Saul is Israel's first king — a tall, handsome Benjamite who looks the part but is unable to grow into it. Anointed by Samuel, he begins promisingly but is rejected by God after a series of disobediences (most decisively in the matter of the Amalekites in 1 Samuel 15). He spends his later years tormented and paranoid, hunting the rising David through the wilderness.
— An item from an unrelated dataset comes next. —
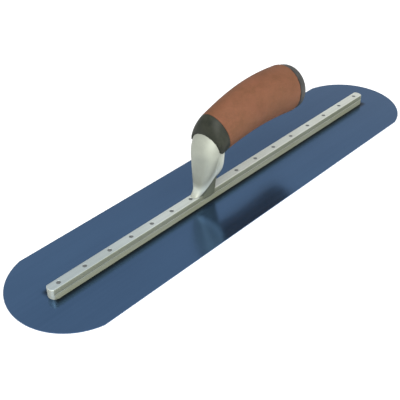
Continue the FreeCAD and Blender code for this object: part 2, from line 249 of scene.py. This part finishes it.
def cast_aluminium():
    """Satin casting with a fine grain, a painted highlight along the shield's rim and painted shade in the
    web below it.
    """
    shader = Shader("cast_aluminium", Metallic=0.4)
    underside = (0.10, 0.105, 0.085)
    foot = (0.205, 0.212, 0.172)
    toe = (0.30, 0.315, 0.265)
    rim = (0.54, 0.57, 0.50)
    web = (0.135, 0.145, 0.098)
    grain = shader.noise(scale=1400.0, detail=2.0)
    patches = shader.noise(scale=60.0, detail=4.0)
    base = shader.ramp(patches, (0.275, 0.288, 0.240), (0.325, 0.342, 0.283))
    base = shader.mix(0.22, base, shader.ramp(grain, (0.235, 0.248, 0.208), (0.40, 0.42, 0.355)))
    # Painted shade: faces of the casting that look down are darkened
    base = shader.mix(shader.step(shader.facing_up(), UNDERSIDE_BLEND), underside, base)
    height = shader.past(ORIGIN, UP)
    # Painted shade: the casting darkens towards its foot on the bar
    base = shader.mix(shader.step(height, FOOT_HEIGHT_BLEND), foot, base)
    # Painted highlight: a pale band along the shield's rim, dimmer at its toe near the bar
    rim_highlight = shader.mix(shader.step(height, TOE_HEIGHT_BLEND), toe, rim)
    reach = shader.distance(SHIELD_CENTRE, SIDE_VIEW)
    base = shader.mix(shader.step(reach, RIM_BLEND), base, rim_highlight)
    # Painted shade: the web below the shield's crease is darkened, standing in for shadow under the
    # overhang
    shader.colour(shader.mix(shader.step(reach, WEB_BLEND), base, web))
    shader.roughness(shader.ramp(patches, 0.47, 0.57))
    shader.bump(patches, depth_m=0.0002, strength=0.25)
    shader.bump(grain, depth_m=0.00005, strength=0.45)
    return shader.material


def rivet_steel():
    shader = Shader("rivet_steel", Metallic=1.0)
    grain = shader.noise(scale=900.0, detail=3.0)
    shader.colour(shader.ramp(grain, (0.16, 0.17, 0.17), (0.27, 0.28, 0.28)))
    shader.roughness(shader.ramp(grain, 0.38, 0.60))
    shader.bump(grain, depth_m=0.00005, strength=0.5)
    return shader.material


def screw_steel():
    shader = Shader("screw_steel", Metallic=1.0)
    grain = shader.noise(scale=700.0, detail=3.0)
    shader.colour(shader.ramp(grain, (0.40, 0.41, 0.42), (0.52, 0.53, 0.54)))
    shader.roughness(shader.ramp(grain, 0.25, 0.42))
    return shader.material


def black_plastic():
    shader = Shader("black_plastic", Specular_IOR_Level=0.22)
    grain = shader.noise(scale=1600.0, detail=2.0)
    scuffs = shader.noise(scale=120.0, detail=5.0, roughness=0.7)
    shader.colour(shader.ramp(scuffs, (0.010, 0.012, 0.007), (0.024, 0.026, 0.017)))
    shader.roughness(shader.ramp(scuffs, 0.44, 0.58))
    shader.bump(grain, depth_m=0.00003, strength=0.35)
    return shader.material


def cap_plastic():
    shader = Shader("cap_plastic", Specular_IOR_Level=0.35)
    grain = shader.noise(scale=1300.0, detail=2.0)
    scuffs = shader.noise(scale=150.0, detail=5.0, roughness=0.7)
    base = shader.ramp(scuffs, (0.026, 0.026, 0.023), (0.045, 0.044, 0.040))
    # Painted shade: the recessed groove between grip and cap is painted near-black
    groove = (0.010, 0.009, 0.006)
    shader.colour(shader.mix(shader.step(shader.past(GRIP_REAR, CAP_AXIS), GROOVE_BLEND), groove, base))
    shader.roughness(shader.ramp(scuffs, 0.42, 0.60))
    shader.bump(grain, depth_m=0.00004, strength=0.4)
    return shader.material


def grip_rubber():
    """Warm brown rubber, marbled from red-brown to tan, with a fine open grain."""
    shader = Shader("grip_rubber", Specular_IOR_Level=0.3)
    marble = shader.noise(scale=22.0, detail=4.0, roughness=0.6)
    flecks = shader.noise(scale=95.0, detail=4.0, roughness=0.65)
    grain = shader.noise(scale=900.0, detail=3.0, roughness=0.65)
    pores = shader.noise(scale=2600.0, detail=1.0)
    base = shader.ramp(marble, (0.122, 0.051, 0.021), (0.152, 0.051, 0.026), start=0.38, end=0.62)
    tan = shader.ramp(flecks, (0.102, 0.041, 0.014), (0.170, 0.067, 0.032), start=0.38, end=0.62)
    speckle = shader.ramp(grain, (0.086, 0.032, 0.012), (0.190, 0.076, 0.038), start=0.4, end=0.6)
    shader.colour(shader.mix(0.22, shader.mix(0.45, base, tan), speckle))
    shader.roughness(shader.ramp(grain, 0.62, 0.80))
    shader.bump(grain, depth_m=0.00012, strength=0.5)
    shader.bump(pores, depth_m=0.00004, strength=0.4)
    return shader.material


def core_plastic():
    shader = Shader("core_plastic")
    grain = shader.noise(scale=500.0, detail=2.0)
    shader.colour(shader.ramp(grain, (0.02, 0.02, 0.02), (0.04, 0.04, 0.04)))
    shader.roughness(shader.ramp(grain, 0.5, 0.65))
    return shader.material


def finish_nodes():
    """Give a procedural material to each CAD node that is shown by its own mesh."""
    screws = screw_steel()
    finishes = {
        "blade": blued_steel(),
        "mounting_bar": extruded_aluminium(),
        "blade_rivets": rivet_steel(),
        "shank_screws": screws,
        "handle_core": core_plastic(),
        "end_cap": cap_plastic(),
        "handle_screw": screws,
        "screw_washer": screws,
    }
    for node, material in finishes.items():
        NODES[node].data.materials.clear()
        NODES[node].data.materials.append(material)


def settled_mesh(source, modifiers):
    """The mesh of a temporary copy of an object after a row of modifiers, each (kind, settings)."""
    copy = bpy.data.objects.new("copy", source.data.copy())
    bpy.context.scene.collection.objects.link(copy)
    for kind, settings in modifiers:
        modifier = copy.modifiers.new(kind, kind)
        for name, value in settings.items():
            setattr(modifier, name, value)
    mesh = bpy.data.meshes.new_from_object(copy.evaluated_get(bpy.context.evaluated_depsgraph_get()))
    bpy.data.objects.remove(copy)
    return mesh


def softened(node, name, material, voxel, rounds):
    """Stand a piece in for a node: its solid in even small faces, eased by rounds of smoothing."""
    mesh = settled_mesh(NODES[node], (
        ("REMESH", {"mode": "VOXEL", "voxel_size": voxel, "use_smooth_shade": True}),
        ("SMOOTH", {"factor": 0.5, "iterations": rounds}),
    ))
    mesh.name = name
    mesh.materials.clear()
    mesh.materials.append(material)
    piece = bpy.data.objects.new(name, mesh)
    bpy.context.scene.collection.objects.link(piece)
    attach(piece, "root")
    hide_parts(node)


def add_floor():
    shader = Shader("floor_white")
    shader.colour(shader.ramp(shader.noise(scale=3.0), (0.86, 0.86, 0.86), (0.88, 0.88, 0.88)))
    shader.roughness(shader.ramp(shader.noise(scale=5.0), 0.85, 0.9))
    bpy.ops.mesh.primitive_plane_add(size=FLOOR_SIDE, location=(0, 0, FLOOR_Z))
    floor = bpy.context.object
    floor.name = "floor"
    floor.data.materials.append(shader.material)


def add_softbox(name, place, aim, side, watts):
    """A square area light at a place, turned towards aim."""
    light = bpy.data.lights.new(name, "AREA")
    light.shape = "SQUARE"
    light.size = side
    light.energy = watts
    lamp = bpy.data.objects.new(name, light)
    bpy.context.scene.collection.objects.link(lamp)
    lamp.location = place
    lamp.rotation_euler = (Vector(aim) - Vector(place)).to_track_quat("-Z", "Y").to_euler()


def add_lights():
    world = bpy.data.worlds.new("studio")
    world.use_nodes = True
    background = world.node_tree.nodes["Background"]
    background.inputs["Color"].default_value = SURROUND_COLOUR
    background.inputs["Strength"].default_value = SURROUND_STRENGTH
    bpy.context.scene.world = world
    for softbox in SOFTBOXES:
        add_softbox(*softbox)


def add_camera():
    azimuth, elevation = math.radians(CAMERA_AZIMUTH), math.radians(CAMERA_ELEVATION)
    back = Vector((
        math.sin(azimuth) * math.cos(elevation),
        -math.cos(azimuth) * math.cos(elevation),
        math.sin(elevation),
    ))
    camera = bpy.data.cameras.new("camera")
    camera.lens = CAMERA_LENS_MM
    camera.sensor_width = SENSOR_MM
    camera.clip_start = CAMERA_CLIP_START
    holder = bpy.data.objects.new("camera", camera)
    bpy.context.scene.collection.objects.link(holder)
    turn = back.to_track_quat("Z", "Y") @ Quaternion((0, 0, 1), math.radians(CAMERA_ROLL))
    holder.location = CAMERA_TARGET + back * CAMERA_DISTANCE
    holder.rotation_euler = turn.to_euler()
    bpy.context.scene.camera = holder


finish_nodes()
softened("shank", "shank_casting", cast_aluminium(), voxel=0.00036, rounds=10)
softened("front_collar", "collar_moulding", black_plastic(), voxel=0.00035, rounds=8)
softened("grip_sleeve", "grip_moulding", grip_rubber(), voxel=0.0006, rounds=4)
add_floor()
add_lights()
add_camera()
bpy.context.scene.view_settings.view_transform = "Standard"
He dies by his own sword at Mount Gilboa after the Philistine victory.

Testament

Old Testament

Role

First King

Era

c. 1050–1010 BC

Also known as

first king of Israel, son of Kish

Timeline

  • Tallest and most handsome man in Israel (1 Samuel 9)
  • Anointed by Samuel (1 Samuel 10)
  • Disobeyed in the matter of Amalek (1 Samuel 15)
  • Tormented by an evil spirit, soothed by David's harp (1 Samuel 16)
  • Hunted David through the wilderness (1 Samuel 18–26)
  • Died at Mount Gilboa (1 Samuel 31)

Key verses

Why Saul matters

Saul is the king Israel asked for — the king who looked like a king. His failure sets up the contrast with David, the king God chose. The book of 1 Samuel uses his story as a warning: God measures kings by obedience, not appearance. The line "to obey is better than sacrifice" (15:22) emerges from Samuel's confrontation with Saul.